それで、2人で残りのテキーラをバーっと飲んでいって、飲みほしたところでお客のほうを見ると、向こうもこっちを見てきてニヤって笑いながら“よし、兄弟分になったなお前”って。よくわからないけど、最終的にハッピーエンドになって、それ以来、その方は気に入ってずっとお店に来てくれるようになりました(笑)。
でも、私が下手に出ないから、さらにブチ切れて来なくなったお客さんもいっぱいいます。だから、時には私が大人になって一歩引かなきゃダメなんだろうなってよく思います。
「私は18歳で家を出ちゃったんで、みんなが集まる場所がずっとほしかったんです」
――なるほど……。ただ、小澤さんの立場であれば、無理にお店に立つ必要もないのでは?
小澤 一応、共同経営者なんですが、私はやっぱり接客の仕事が好きなんです。
私は、18歳で家を出ちゃったんで、みんなが集まる場所がずっとほしかったんですよ。お客さんのオアシスでもあり、自分のオアシスでもある、そんな場所がすごい居心地がいいんです。
自分がお店に立っていれば、自分に会いに来てくれる人がこんなにいるんだって思うと、もっとがんばろうって思えるんですよね。本当に、お客さんの笑顔が自分のエネルギーなんです。

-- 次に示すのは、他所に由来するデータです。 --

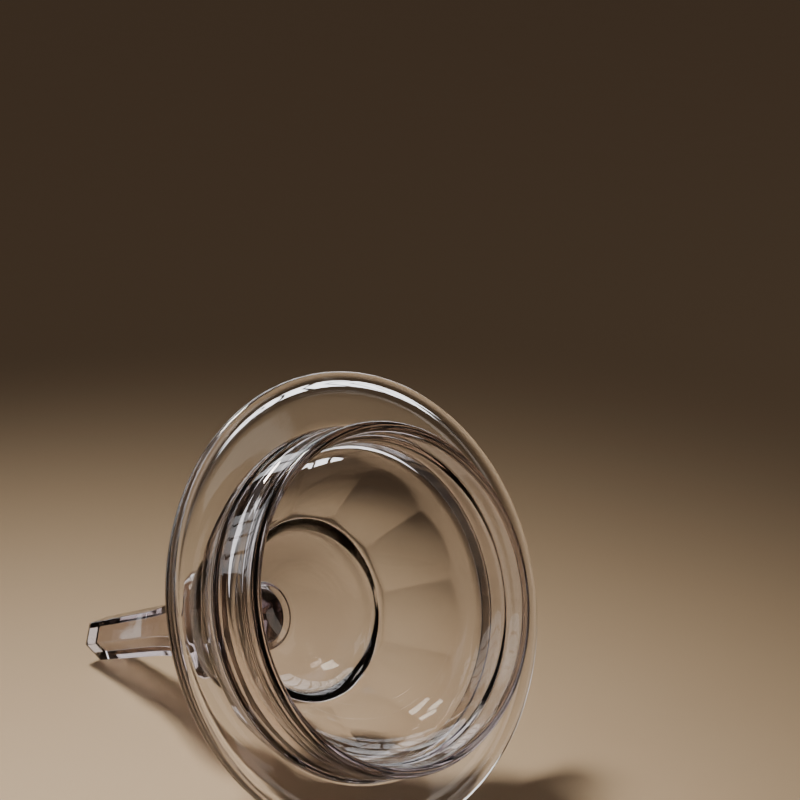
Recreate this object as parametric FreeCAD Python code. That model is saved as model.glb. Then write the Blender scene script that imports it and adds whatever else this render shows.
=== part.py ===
import FreeCAD
import Part
import math
import os

# Cover of a footed cut-glass jar, lying on the table on its brim and on the end of its finial.
# Three pieces of glass: the cover itself, the merese (a thin wafer of glass) and the solid finial.
#
# Each piece is drawn upright in its own frame: Z runs along the axis of the cover from the opening
# to the end of the finial, and Z = 0 is the middle of the rounded edge of the brim. Lying down, the
# axis leans by the angle at which the brim and the end of the finial both touch the table. Millimetres.

Vec = FreeCAD.Vector

# Where the middle of the brim stands along X, so that the whole cover is centred on X = 0.
BRIM_X = 46.91

# Brim: a flat plate with a rounded bead round its edge.
BRIM_R = 65.0
BEAD_R = 1.8
BEAD_TOP_ANGLE = 100
BEAD_EDGE_ANGLE = -25
BEAD_LOW_ANGLE = 210
SEAT_Z = 0.6
SEAT_R_OUT = 60.6
BRIM_ROOT = (50.0, 3.8)
BRIM_ROOT_HOLLOW = (48.1, 4.5)

# Collar: the short tube that drops into the mouth of the jar.
COLLAR_R_OUT = 48.8
COLLAR_R_IN = 45.6
COLLAR_END_Z = -16.2
COLLAR_FILLET = 1.4
COLLAR_IN_ROOT = (45.2, -9.6)

# Flank: the sloping wall that carries the cut panels.
FLANK_FOOT = (47.4, 6.2)
FLANK_BULGE = (42.9, 16.5)
FLANK_TOP = (31.0, 25.5)
FLANK_IN_FOOT = (44.3, -8.8)
FLANK_IN_BULGE = (38.6, 11.0)
FLANK_IN_TOP = (24.4, 22.8)

# Panels: flat cuts round the flank, each one rising from its arched foot to the step.
PANELS = 12
PANEL_TURN = 6.0
PANEL_FOOT = (46.4, 10.6)
PANEL_TOP = (27.9, 25.5)
PANEL_REACH_R = 50.0
PANEL_REACH_Z = 25.9
PANEL_WIDTH = 34.0

# Crown: the small closed dome above the step, round like a ball inside.
DRUM_R_OUT = 27.0
DRUM_TOP_Z = 29.5
DRUM_R_IN = 23.2
DRUM_IN_Z = 25.6
CROWN_BULGE = (21.8, 43.2)
CROWN_IN_TOP_Z = 45.5
PAD_R = 10.6
PAD_Z = 49.5

# Merese: a thin round wafer with a rounded edge.
MERESE_R = 11.5
MERESE_H = 2.0

# Finial: solid, six-sided, a wide knop that sweeps in to a long spire with a flat end.
SIDES = 6
SLAB_WIDTH = 60.0
FINIAL_FOOT_Z = PAD_Z + MERESE_H
# How far each of the six sides is from the axis, up the knop and into the spire: (distance, height).
FLATS = [
    (9.9, FINIAL_FOOT_Z),
    (11.9, 55.5),
    (13.2, 60.0),
    (13.5, 66.5),
    (12.6, 73.5),
    (10.4, 81.0),
    (8.4, 89.0),
    (7.4, 97.0),
    (7.05, 106.0),
]
SPIRE_END = (6.3, 136.0)
SPIRE_BEVEL = 0.5
# The round blank that the sides are cut from: (radius, height). It shows at the foot of the knop and
# at its corners.
BLANK = [
    (9.1, FINIAL_FOOT_Z),
    (12.4, 56.0),
    (14.4, 65.5),
    (13.4, 74.5),
    (11.4, 82.0),
    (10.0, 91.0),
    (9.3, 102.0),
]
BLANK_END = (8.0, SPIRE_END[1] + SPIRE_BEVEL)


def line(start, end):
    return Part.LineSegment(Vec(start[0], 0, start[1]), Vec(end[0], 0, end[1])).toShape()


def arc(start, middle, end):
    points = [Vec(r, 0, z) for r, z in (start, middle, end)]
    return Part.Arc(*points).toShape()


def smooth(stations, heading):
    """A smooth curve through the stations that leaves the last one straight towards the heading."""
    points = [Vec(r, 0, z) for r, z in stations]
    leaving = Vec(heading[0], 0, heading[1]) - points[-1]
    curve = Part.BSplineCurve()
    curve.interpolate(Points=points, InitialTangent=points[1] - points[0], FinalTangent=leaving)
    return curve.toShape()


def revolve(edges):
    face = Part.Face(Part.Wire(edges))
    return face.revolve(Vec(0, 0, 0), Vec(0, 0, 1), 360).Solids[0]


def on_circle(centre, radius, degrees):
    angle = math.radians(degrees)
    return (centre[0] + radius * math.cos(angle), centre[1] + radius * math.sin(angle))


def round_blank():
    """The cover before cutting: brim, collar, flank and crown in one revolved profile."""
    bead = (BRIM_R - BEAD_R, 0.0)
    bead_top = on_circle(bead, BEAD_R, BEAD_TOP_ANGLE)
    bead_low = on_circle(bead, BEAD_R, BEAD_LOW_ANGLE)
    lip_r = (COLLAR_R_OUT - COLLAR_R_IN) / 2
    lip = ((COLLAR_R_OUT + COLLAR_R_IN) / 2, COLLAR_END_Z + lip_r)
    fillet = (COLLAR_R_OUT + COLLAR_FILLET, SEAT_Z - COLLAR_FILLET)
    cap_rise = CROWN_IN_TOP_Z - DRUM_TOP_Z
    cap_r = (DRUM_R_IN ** 2 + cap_rise ** 2) / (2 * cap_rise)
    cap = (0.0, CROWN_IN_TOP_Z - cap_r)
    outline = [
        line((0, PAD_Z), (PAD_R, PAD_Z)),
        arc((PAD_R, PAD_Z), CROWN_BULGE, (DRUM_R_OUT, DRUM_TOP_Z)),
        line((DRUM_R_OUT, DRUM_TOP_Z), (DRUM_R_OUT, FLANK_TOP[1])),
        line((DRUM_R_OUT, FLANK_TOP[1]), FLANK_TOP),
        arc(FLANK_TOP, FLANK_BULGE, FLANK_FOOT),
        arc(FLANK_FOOT, BRIM_ROOT_HOLLOW, BRIM_ROOT),
        line(BRIM_ROOT, bead_top),
        arc(bead_top, on_circle(bead, BEAD_R, BEAD_EDGE_ANGLE), bead_low),
        line(bead_low, (SEAT_R_OUT, SEAT_Z)),
        line((SEAT_R_OUT, SEAT_Z), (fillet[0], SEAT_Z)),
        arc((fillet[0], SEAT_Z), on_circle(fillet, COLLAR_FILLET, 135), (COLLAR_R_OUT, fillet[1])),
        line((COLLAR_R_OUT, fillet[1]), (COLLAR_R_OUT, lip[1])),
        arc((COLLAR_R_OUT, lip[1]), on_circle(lip, lip_r, -90), (COLLAR_R_IN, lip[1])),
        line((COLLAR_R_IN, lip[1]), COLLAR_IN_ROOT),
        line(COLLAR_IN_ROOT, FLANK_IN_FOOT),
        arc(FLANK_IN_FOOT, FLANK_IN_BULGE, FLANK_IN_TOP),
        line(FLANK_IN_TOP, (DRUM_R_IN, DRUM_IN_Z)),
        line((DRUM_R_IN, DRUM_IN_Z), (DRUM_R_IN, DRUM_TOP_Z)),
        arc((DRUM_R_IN, DRUM_TOP_Z), on_circle(cap, cap_r, 60), (0, CROWN_IN_TOP_Z)),
        line((0, CROWN_IN_TOP_Z), (0, PAD_Z)),
    ]
    return revolve(outline)


def panel_cutter():
    """What one panel takes off: all the glass outside a sloping plane, between the step and the brim."""
    slope = (PANEL_TOP[1] - PANEL_FOOT[1]) / (PANEL_TOP[0] - PANEL_FOOT[0])
    upper_r = PANEL_TOP[0] + (PANEL_REACH_Z - PANEL_TOP[1]) / slope
    lower_z = PANEL_FOOT[1] + (PANEL_REACH_R - PANEL_FOOT[0]) * slope
    corners = [(upper_r, PANEL_REACH_Z), (PANEL_REACH_R, lower_z), (PANEL_REACH_R, PANEL_REACH_Z)]
    points = [Vec(r, -PANEL_WIDTH / 2, z) for r, z in corners]
    face = Part.Face(Part.makePolygon(points + points[:1]))
    return face.extrude(Vec(0, PANEL_WIDTH, 0))


def make_cover():
    cutters = []
    for number in range(PANELS):
        cutter = panel_cutter()
        # The turn is counted to the ridge between two panels, not to the middle of a panel.
        cutter.rotate(Vec(0, 0, 0), Vec(0, 0, 1), (number + 0.5) * 360 / PANELS + PANEL_TURN)
        cutters.append(cutter)
    return round_blank().cut(cutters).Solids[0]


def make_merese():
    edge_r = MERESE_H / 2
    shoulder = MERESE_R - edge_r
    top = PAD_Z + MERESE_H
    return revolve([
        line((0, PAD_Z), (shoulder, PAD_Z)),
        arc((shoulder, PAD_Z), (MERESE_R, PAD_Z + edge_r), (shoulder, top)),
        line((shoulder, top), (0, top)),
        line((0, top), (0, PAD_Z)),
    ])


def six_sided_bar():
    """Three slabs with the same curved outline, crossed at 60 degrees, leave a six-sided bar."""
    end = (SPIRE_END[0] - SPIRE_BEVEL, SPIRE_END[1] + SPIRE_BEVEL)
    half = [
        line((0, FINIAL_FOOT_Z), FLATS[0]),
        smooth(FLATS, SPIRE_END),
        line(FLATS[-1], SPIRE_END),
        line(SPIRE_END, end),
        line(end, (0, end[1])),
    ]
    other_half = [edge.mirror(Vec(0, 0, 0), Vec(1, 0, 0)) for edge in half]
    face = Part.Face(Part.Wire(Part.__sortEdges__(half + other_half)))
    face.translate(Vec(0, -SLAB_WIDTH / 2, 0))
    slab = face.extrude(Vec(0, SLAB_WIDTH, 0))
    bar = slab.copy()
    for turn in range(1, SIDES // 2):
        crossing = slab.copy()
        crossing.rotate(Vec(0, 0, 0), Vec(0, 0, 1), turn * 360 / SIDES)
        bar = bar.common(crossing)
    return bar


def finial_blank():
    return revolve([
        line((0, FINIAL_FOOT_Z), BLANK[0]),
        smooth(BLANK, BLANK_END),
        line(BLANK[-1], BLANK_END),
        line(BLANK_END, (0, BLANK_END[1])),
        line((0, BLANK_END[1]), (0, FINIAL_FOOT_Z)),
    ])


def make_finial():
    return six_sided_bar().common(finial_blank()).Solids[0]


def lying_placement():
    """From upright to resting on the bead of the brim and on one flat of the finial's end."""
    rise = BRIM_R - BEAD_R - SPIRE_END[0]
    run = SPIRE_END[1]
    lean = math.atan2(rise, run) + math.asin(BEAD_R / math.hypot(rise, run))
    brim_z = (BRIM_R - BEAD_R) * math.cos(lean) + BEAD_R
    turn = FreeCAD.Rotation(Vec(0, 1, 0), -90 - math.degrees(lean))
    return FreeCAD.Placement(Vec(BRIM_X, 0, brim_z), turn)


def main():
    os.makedirs("parts", exist_ok=True)
    pieces = {"cover": make_cover(), "merese": make_merese(), "finial": make_finial()}
    placement = lying_placement()
    for name, shape in pieces.items():
        shape.Placement = placement.multiply(shape.Placement)
        shape.exportStep(f"parts/{name}.step")


main()
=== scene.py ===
import math

import bmesh
import bpy
import numpy as np
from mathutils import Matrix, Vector


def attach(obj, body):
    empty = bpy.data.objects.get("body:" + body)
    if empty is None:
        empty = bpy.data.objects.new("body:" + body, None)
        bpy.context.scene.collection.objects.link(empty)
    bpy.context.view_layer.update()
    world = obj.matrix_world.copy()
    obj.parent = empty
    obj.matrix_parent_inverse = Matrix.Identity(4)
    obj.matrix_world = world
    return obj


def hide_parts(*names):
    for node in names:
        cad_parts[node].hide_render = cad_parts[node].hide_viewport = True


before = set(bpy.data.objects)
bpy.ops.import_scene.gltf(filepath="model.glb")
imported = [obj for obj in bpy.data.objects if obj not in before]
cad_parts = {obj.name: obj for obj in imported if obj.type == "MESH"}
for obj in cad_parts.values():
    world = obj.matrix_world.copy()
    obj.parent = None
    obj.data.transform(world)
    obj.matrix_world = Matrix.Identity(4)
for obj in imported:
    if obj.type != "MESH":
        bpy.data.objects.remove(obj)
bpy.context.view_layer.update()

MM = 0.001

# ---------------------------------------------------------------------------------------------
# Shapes, in millimetres, upright: z runs from the opening of the cover to the end of its finial,
# and z = 0 is the middle of the rounded edge of the brim. The same sizes as the CAD part.
# ---------------------------------------------------------------------------------------------
BRIM_R, BEAD_R = 65.0, 1.8
BEAD_TOP_ANGLE, BEAD_EDGE_ANGLE, BEAD_LOW_ANGLE = 100, -25, 210
SEAT_Z, SEAT_R_OUT = 0.6, 60.6
BRIM_ROOT, BRIM_ROOT_HOLLOW = (50.0, 3.8), (48.1, 4.5)
COLLAR_R_OUT, COLLAR_R_IN, COLLAR_END_Z, COLLAR_IN_ROOT = 48.8, 45.6, -16.2, (45.2, -9.6)
COLLAR_FILLET = 1.4
FLANK_FOOT, FLANK_BULGE, FLANK_TOP = (47.4, 6.2), (42.9, 16.5), (31.0, 25.5)
FLANK_IN_FOOT, FLANK_IN_BULGE, FLANK_IN_TOP = (44.3, -8.8), (38.6, 11.0), (24.4, 22.8)
PANELS, PANEL_TURN = 12, 6.0
PANEL_FOOT, PANEL_TOP = (46.4, 10.6), (27.9, 25.5)
DRUM_R_OUT, DRUM_R_IN, DRUM_TOP_Z, DRUM_IN_Z = 27.0, 23.2, 29.5, 25.6
CROWN_BULGE, CROWN_IN_TOP_Z = (21.8, 43.2), 45.5
PAD_R, PAD_Z = 10.6, 49.5
MERESE_R, MERESE_H = 11.5, 2.0
FINIAL_FOOT_Z = PAD_Z + MERESE_H
SIDES = 6
FLATS = [(9.9, 51.5), (11.9, 55.5), (13.2, 60.0), (13.5, 66.5), (12.6, 73.5), (10.4, 81.0),
         (8.4, 89.0), (7.4, 97.0), (7.05, 106.0), (6.3, 136.0)]
BLANK = [(9.1, 51.5), (12.4, 56.0), (14.4, 65.5), (13.4, 74.5), (11.4, 82.0), (10.0, 91.0),
         (9.3, 102.0), (8.0, 136.5)]
SPIRE_BEVEL = 0.5
FUSE = 0.15  # the pieces were fused hot: each one reaches this far into the next
CROWN_JOIN_R, FINIAL_JOIN_R = PAD_R - 0.3, 8.4  # how wide the merese is where it enters the next piece
RIDGE_SOFTNESS = 0.12  # how gently a side of the finial runs out into the round blank
RIDGE_CROWDING = 1.25  # how much closer the mesh gets towards a ridge
PANEL_STEPS, SIDE_STEPS = 36, 32  # mesh steps across one panel, and across one side of the finial
KNOP_TOP_Z = 96.0  # where the finial's mesh gets coarser, on the straight spire

LEAN_RISE = BRIM_R - BEAD_R - FLATS[-1][0]
LEAN_RUN = FLATS[-1][1]
LEAN = math.atan2(LEAN_RISE, LEAN_RUN) + math.asin(BEAD_R / math.hypot(LEAN_RISE, LEAN_RUN))
AXIS = np.array([math.cos(LEAN), 0.0, math.sin(LEAN)])  # out of the opening
UP = np.array([-math.sin(LEAN), 0.0, math.cos(LEAN)])
ACROSS = np.array([0.0, 1.0, 0.0])
BRIM_X = 46.91
CENTRE = np.array([BRIM_X, 0.0, (BRIM_R - BEAD_R) * math.cos(LEAN) + BEAD_R])


def lying(points):
    """Upright millimetres to metres in the row frame."""
    p = np.asarray(points, float).reshape(-1, 3)
    return (CENTRE + p[:, :1] * UP + p[:, 1:2] * ACROSS - p[:, 2:3] * AXIS) * MM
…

――それでは、今後もお店に立ち続けるというのが目標ですか?
小澤 そうですね。芸能と違って、飲食は長い間できるじゃないですか。だから、いろんな国にいって、いろんな修行をして、いろんな場所で“小澤ちゃん”“マリアちゃん”って呼ばれるようになりたいですし、それが極力長く続くようにがんばっていきたいです。